The first ten days of recording, we did "Cool #9," "Down, Down Down," "S.M.F.," "Home," "Moroccan Sunset," "Slow Down Blues," "Sittin' 'Round" and "Killer Bee Bop." They were amazing sessions. As I listened back to the music, I heard some great moments where it felt like
I'd grown light-years, right there on the tape. On every song, I heard a new side of my playing, a new facet to my musicianship.
I had actually started the record a year earlier with engineer/ producer/drummer Eric Valentine. After returning from a tour playing with Deep Purple in the summer of '94, Eric and I recorded the beginnings of "Cool #9," "Look My Way," and "Luminous Flesh Giants," and finished a song called "Time." "Time" was a big, sprawling composition that John Cuniberti and I had started recording during the Surfing sessions back in '87! Eric and I finally finished and mixed it at The Site in 1994, but Glyn wasn't keen on including it on the record because he thought it didn't fit stylistically. I thought it was the best thing I'd ever done! Oh well . . . It eventually found a home on the Crystal Planet album, where it fit perfectly.

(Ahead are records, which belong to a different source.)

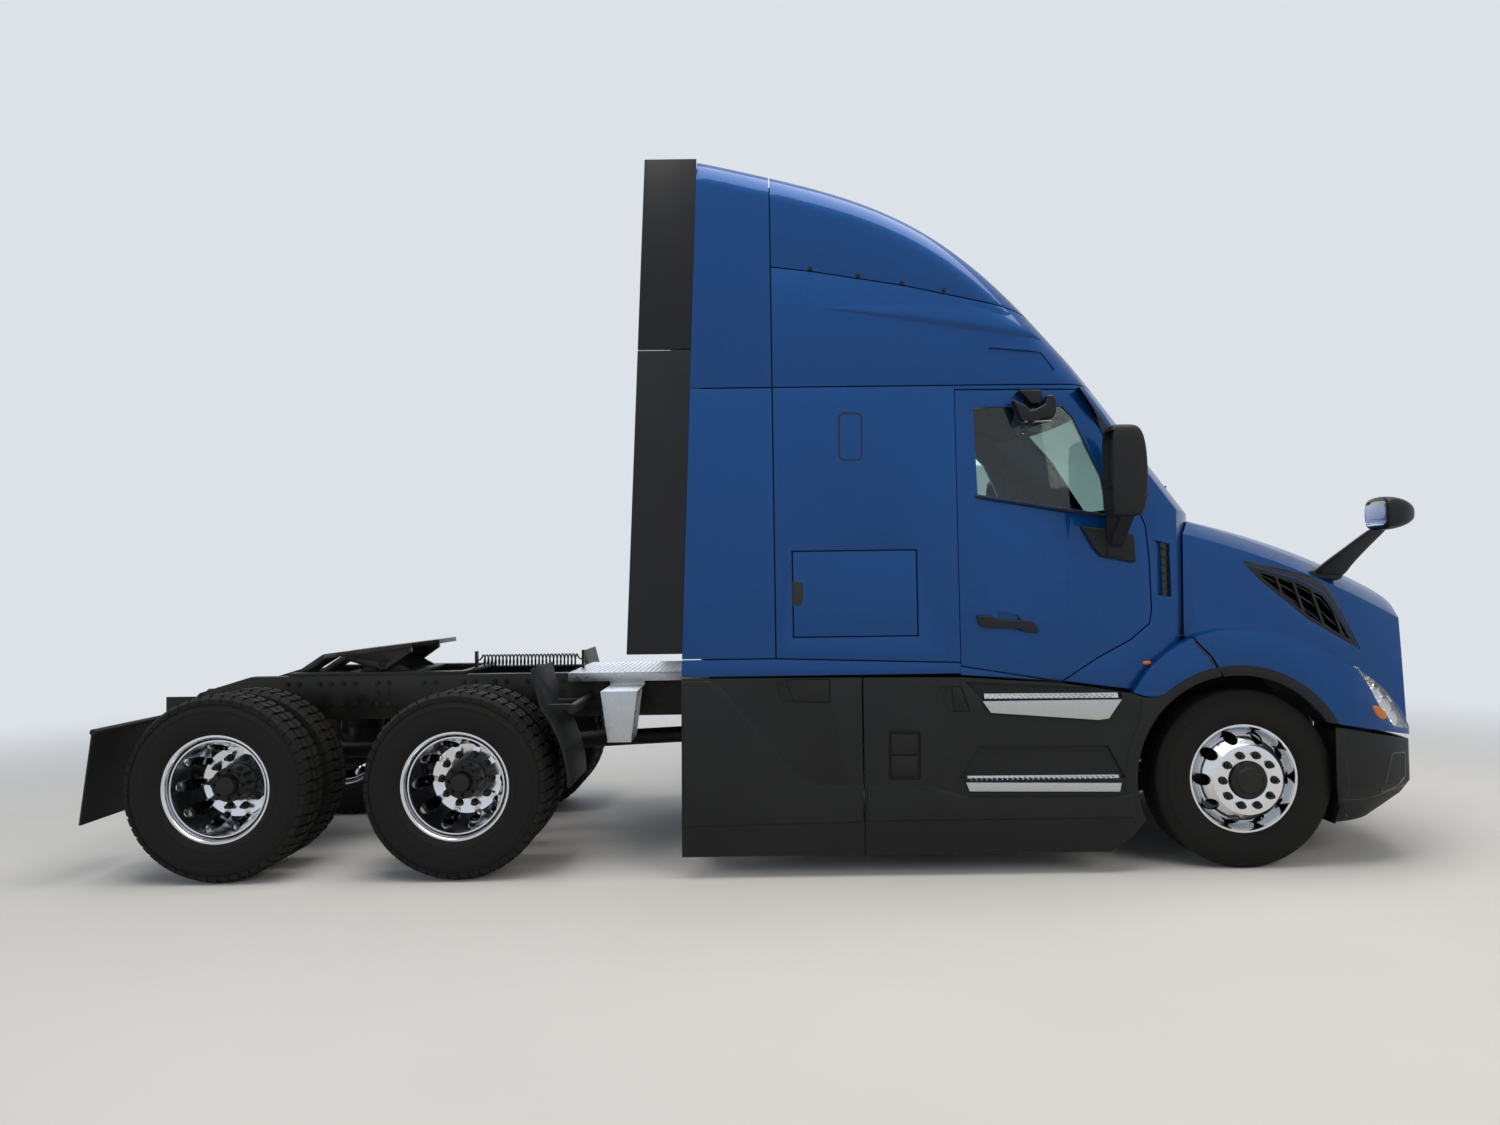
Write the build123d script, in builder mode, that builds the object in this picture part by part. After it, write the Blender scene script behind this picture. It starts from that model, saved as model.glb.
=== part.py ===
from build123d import *
import os

# Sizes in millimetres. Stations run along X from the front axle, positive to the front.
# The row's origin is on the ground, half way between the nose and the mud flaps.
nose_reach = 1250.0
flap_reach = 6450.0
front_axle_x = (flap_reach - nose_reach) / 2
drive_axle = -4380.0
rear_axle = -5701.0

# Wheels
front_tyre_radius = 496.0
rear_tyre_radius = 520.0
front_tyre_y = 1045.0
dual_centre_y = 921.5
dual_spacing = 343.0
kingpin_y = 885.0
rim_seat_radius = 285.8
rim_flange_radius = 300.0
seat_gap = 0.3

# Body
body_half_width = 1220.0
skin_half_width = 1235.0
tumblehome = 0.026
cab_base = 1000.0
cab_wall = 50.0
cab_floor_top = 1180.0
floor_thickness = 50.0
hood_wall = 28.0
panel_gap = 7.0
rear_gap_station = -2596.0
back_wall_station = -2960.0
belt_gap_height = 2717.0
cowl_station = 30.0
cowl_curve = 2000.0
cowl_height = 2000.0
rake = 0.742
seam_gap = 12.0

# Hood hinge
hood_hinge = (1130.0, 575.0)

# Frame
rail_top = 1080.0
rail_height = 270.0
rail_outer_y = 432.0
rail_flange = 85.0
rail_web = 10.0
rail_front = 930.0
rail_rear = -6190.0

os.makedirs("parts", exist_ok=True)


def side(y=0.0):
    # Seen from the truck's right: station to the right and height up
    return Plane(origin=(front_axle_x, y, 0), x_dir=(1, 0, 0), z_dir=(0, -1, 0))


def plan(z=0.0):
    # Seen from above: station and width
    return Plane(origin=(front_axle_x, 0, z))


def cross(station=0.0):
    # Seen from the front: width and height, extruded forwards
    return Plane(origin=(front_axle_x + station, 0, 0), x_dir=(0, 1, 0), z_dir=(1, 0, 0))


def at(station, y=0.0, z=0.0):
    return (front_axle_x + station, y, z)


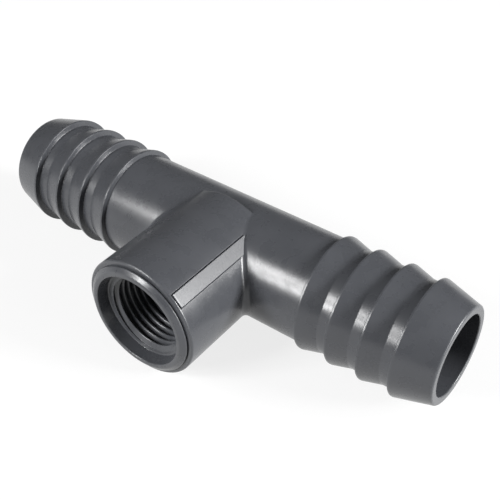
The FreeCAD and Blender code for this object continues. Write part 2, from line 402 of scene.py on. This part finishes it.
# The boss is a grid of bearing p about the outlet's axis and a path round its wall: down the throat,
# out along the front face, over the front edge, back along the outside and over the foot to the tube.
# wallR is the boss's radius, tubeR the tube's and f the fillet's. At the sides the foot is the arc of a
# ball that touches both cylinders: its centre is at x = (wallR + f) cos p, z = (wallR + f) sin p,
# y = -sqrt((tubeR + f)^2 - z^2). Over the crown, where that ball would pass the tube's top, with
# (wallR + f) sin p > tubeR + f, the wall ends in a small step at y = 0.
def makeBoss(form, pad):
    even = np.linspace(0, fullTurn, form["around"], endpoint=False)
    # extra bearings where the gaps beside the pad are
    padBearing = math.radians(pad["angle"])
    half = math.asin(pad["halfWidth"] / bossRadius)
    near = np.linspace(*form["gapSpan"], form["gapBearings"]) / bossRadius
    wallR, tubeR, f = bossRadius, tubeRadius, form["sideFillet"]
    # and closer ones below the crown's two ends, above and below the tube
    crownEnd = math.asin((tubeR + f) / (wallR + f))
    below = crownEnd - math.radians(form["endDegrees"]) * np.linspace(0, 1, form["endBearings"]) ** 2
    ends = np.concatenate([below, math.pi - below, math.pi + below, -below])
    p = np.concatenate([even, padBearing + half + near, padBearing - half - near, ends])
    p = np.unique(np.round(p % fullTurn, 6))
    cosP, sinP = np.cos(p), np.sin(p)
    height = np.abs(wallR * sinP) - tubeR
    crown = np.abs(sinP) > math.sin(crownEnd) + 1e-5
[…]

A second set of sessions with John Cuniberti in early '95 would yield "You're My World," "Look My Way," "Z.Z.’s Song," the start of "Home," part one of "Slow Down Blues," melodies and solos for "Luminous Flesh Giants" and "Cool #9" (version one), and some other pieces that would take even more time to mature. So by the time the project landed in Glyn’s lap he had a lot of material to sort out.
When we started the last set of sessions, Glyn said that when we were done recording, he wanted me to write one last song that summarized my experience making the album. I wrote "If" as I was driving to The Site for the last band session. When I got to the studio I sat down with guitar, pencil, and paper, sketched out the song, showed the band, and then we recorded it on the spot. I'd never done that before! It was all part of Glyn’s plan.